Chiesa Cattolica – Italiana

Sudan: una persona su due ha bisogno di aiuti umanitari

Il lavoro del Cafod, partner di Caritas, nella nazione africana lacerata dalla violenza: 25 milioni di persone “hanno bisogno di assistenza umanitaria, 9 milioni in più rispetto al 2023”

di Linda Bordoni

Almeno 12.000 vite di sudanesi perse e oltre 10 milioni di profughi hanno messo a nudo l’impatto devastante dei circa dieci mesi di conflitto in Sudan. Cafod Sudan, partner del network di Caritas, è tra gli enti umanitari che si sforzano di fornire beni di base a una popolazione di un Paese in cui una persona su due ha bisogno di assistenza umanitaria. Samilah Danish, responsabile dello sviluppo e del finanziamento dei programmi di Cafod, ha parlato con i media vaticani della crisi disperata e di come la comunità internazionale abbia dimenticato la nazione africana. «Questo conflitto ha rubato quasi tutto alle persone, la sicurezza, le case e i mezzi di sostentamento», ha dichiarato.

Il recente allargamento del conflitto, specialmente nello Stato di Gezira, un tempo considerato il granaio del Sudan, ha portato a una delle più grandi crisi di profughi e di protezione al mondo. Ostilità intense non hanno solo danneggiato le reti di approvvigionamento idrico, ma anche le strutture sanitarie, tre quarti delle quali nelle aree del conflitto non sono funzionati. Le conseguenti malattie, come il colera, il morbillo e la malaria, si stanno diffondendo velocemente. In questa tragica situazione, Cafod ha prestato assistenza sul campo. «Non abbiamo dimenticato i sudanesi — ha ribadito Danish — e malgrado sfide come la mancanza di sicurezza, ostacoli burocratici e lo scarso accesso alla rete, Cafod  opera dal suo centro nello Stato del Nilo Bianco, fornendo servizi essenziali in collaborazione con organizzazioni locali».
 

L’attenzione è stata posta sui bisogni emergenziali dell’acqua, dei servizi igienici e dell’igiene personale, come anche la costruzione e il ripristino di latrine pubbliche e il sostegno alla rete idrica. La distribuzione di cibo alle persone internamente dislocate e i progetti per la distribuzione di contanti nei prossimi mesi dimostrano l’impegno di Cafod a rispondere ai bisogni immediati.

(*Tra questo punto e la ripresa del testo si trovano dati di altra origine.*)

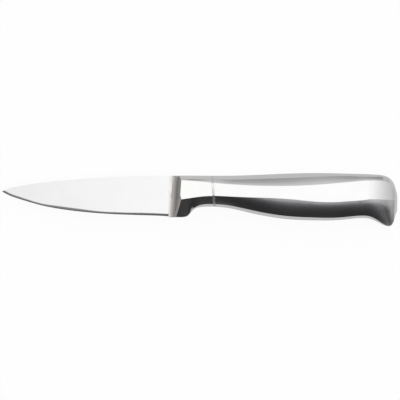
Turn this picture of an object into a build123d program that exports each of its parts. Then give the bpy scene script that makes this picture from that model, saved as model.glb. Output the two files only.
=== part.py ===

Tuttavia, le dimensioni della crisi esigono di più. «Da quando è iniziata la guerra — ha osservato Danish —  la fame ha raggiunto livelli record, con 24,8 milioni di persone, vale a dire una persona su due, che hanno bisogno di assistenza umanitaria nel 2024,  9 milioni in più rispetto al 2023».

I bisogni urgenti comprendono cibo, acqua, alloggio, carburante, educazione, assistenza sanitaria e nutrizione. Malgrado gli sforzi profusi da attori umanitari, tra cui l’Onu, le carenze sono evidenti, specialmente per i profughi che hanno perso le proprie case e ogni giorno devono affrontare sfide per sopravvivere.
 

Mentre il conflitto sta scomparendo dall’attenzione internazionale, Danish ha dato voce al sentimento che provano molti cittadini sudanesi: «La gente in Sudan ha la sensazione che gli Stati regionali e la comunità internazionale abbiano deciso di abbandonare il Paese». Tra il crollo delle istituzioni statali e l’assenza di tentativi di mediazione tra le parti in conflitto, ha precisato, «c’è stato un maggiore coinvolgimento da parte di alcuni degli attori esterni nella regione che sostengono le Forze di supporto rapido  e i loro leader, senza considerare i bisogni del popolo sudanese».

Per quanto riguarda eventuali colloqui di pace, Danish ha espresso pessimismo. Sebbene siano stati compiuti tentativi da parte degli Stati Uniti e dell’Arabia Saudita, il responsabile dello sviluppo di Cafod ritiene che non abbiano dato frutto. «La recente Dichiarazione di Addis Abeba, che intendeva servire da base per ulteriori negoziati continua a rimanere largamente sulla carta, con gli impegni verbali disattesi», ha precisato. Deplorando l’assenza di una roadmap chiara per la pace, Danish ha spiegato che «i sudanesi, a diversi livelli, hanno fatto del loro meglio per sostenere gli sforzi di pace e attirare l’attenzione della comunità internazionale sul Sudan portando le due parti a sedersi intorno a un tavolo».